Con mi hija en la intimidad
Llegué de trabajar y como cada noche, mi pequeño vástago de tres años, me recibió con sus bracitos abiertos gritando:
- ¡Papá, te extrañé mucho! ¿me prestas tu teléfono?
Es una cruda muestra de amor filial que tengo que superar cada día. A mi hijo le da gusto verme debido a que llevo un teléfono conmigo. En fin.
Mi hija en cambio, con la madurez que le brindan sus cinco años de vida, me dijo: -
- ¡Papá, cierra los ojos, y ven! - (Cada vez que cierro los ojos y voy a algún lado termino dándome un madrazo en la pared o en la pata de algún mueble, pero ante una solicitud de mi hija, no me puedo resistir así que cierro los ojos y voy)
Total que a tientas, llegué hasta su cuarto donde su efusiva voz me recibió diciendo: - “Sorpresa”-Abrí los ojos y vi un hermoso collar hecho de cuentas azules, rosas y anaranjadas que había elaborado por sí sola. Sorprendido por el logro, le pedí que me dijera cómo lo había hecho y la felicité por su iniciativa.

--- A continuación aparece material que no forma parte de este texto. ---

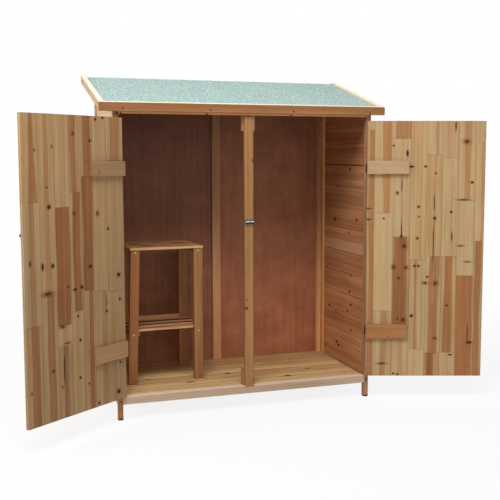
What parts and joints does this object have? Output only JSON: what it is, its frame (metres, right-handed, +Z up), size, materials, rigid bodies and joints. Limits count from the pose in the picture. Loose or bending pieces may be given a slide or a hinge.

Después me senté en su cama y ella lo hizo también, le pregunté cómo había sido su día en la escuela, sus nuevas amigas y las cosas que había hecho durante la tarde. De todo me dio santo y seña. Comenzó por decirme que en la escuela había tenido clase de yoga y me mostró las posturas nuevas que ha aprendido, después me dijo que había trabajado rallando un jabón de manos en un rallador de queso para hacer no se qué trabajo manual. Luego me contó lo que había comido y con quién había jugado. Y lo más maravilloso de todo, nadie nos interrumpió. Fue una hermosa conversación de padre e hija.
Diez o quince minutos fueron suficientes para contarnos uno al otro lo que habíamos hecho y cuánto nos habíamos extrañado. Finalmente la dejé dormir y salí de su habitación feliz de haber tenido aquella plática.
Luego salí a buscar al vastaguito de mis entrañas con el ánimo de mandarlo a dormir y recuperar mi teléfono. Así lo hice sin más trámite.
Más tarde, tratando de sacarle provecho al insomnio (que por cierto, ¡como me quita el sueño!) me puse a reflexionar sobre los factores que habían hecho que la conversación con mi hija hubiera sido algo especial, y llegué a la siguiente conclusión. La plática fue encantadora porque le demostré interés en los temas que para ella son importantes, la felicité por sus logros de ese día y le di el estímulo para que siga haciendo aquello que tanto le gusta.
Interés, felicitación y estímulo. No hubo crítica, no fui juez de sus acciones, ni siquiera hubo consejos de mí para ella. Solo interés, felicitación y estímulo que los pude abreviar en tres iniciales (IFE) son las mismas siglas, que las que forman el acróstico del Instituto Federal Electoral. Así fácilmente las voy a recordar.
Ahora me pregunto, cuanto mejor serían las relaciones entre padres e hijos, entre parejas, entre hermanos, entre compañeros de trabajo, entre vecinos, si todos nos diéramos un poquito de (IFE) unos a otros.
Cuan diferentes serían nuestras relaciones si dejáramos de juzgar la vida de los demás, si dejáramos de criticar o de estar aconsejando a la gente lo que debe o no debe de hacer. Que tanto mejorarían nuestras relaciones interpersonales sin todo ese tiempo lo invirtiéramos en interesarnos un poco por las cosas que son importantes para los demás, si tuviéramos la costumbre de felicitar los pequeños y grandes logros que cada día tienen las personas con las que convivimos y si tuviéramos en hábito de estimular a que cada quién persiga sus sueños y alcance sus metas haciendo aquello que más les gusta.
Quizá no pasaría nada, pero quizá atreviéndonos descubramos que si. ¿Por qué no vamos haciendo la prueba?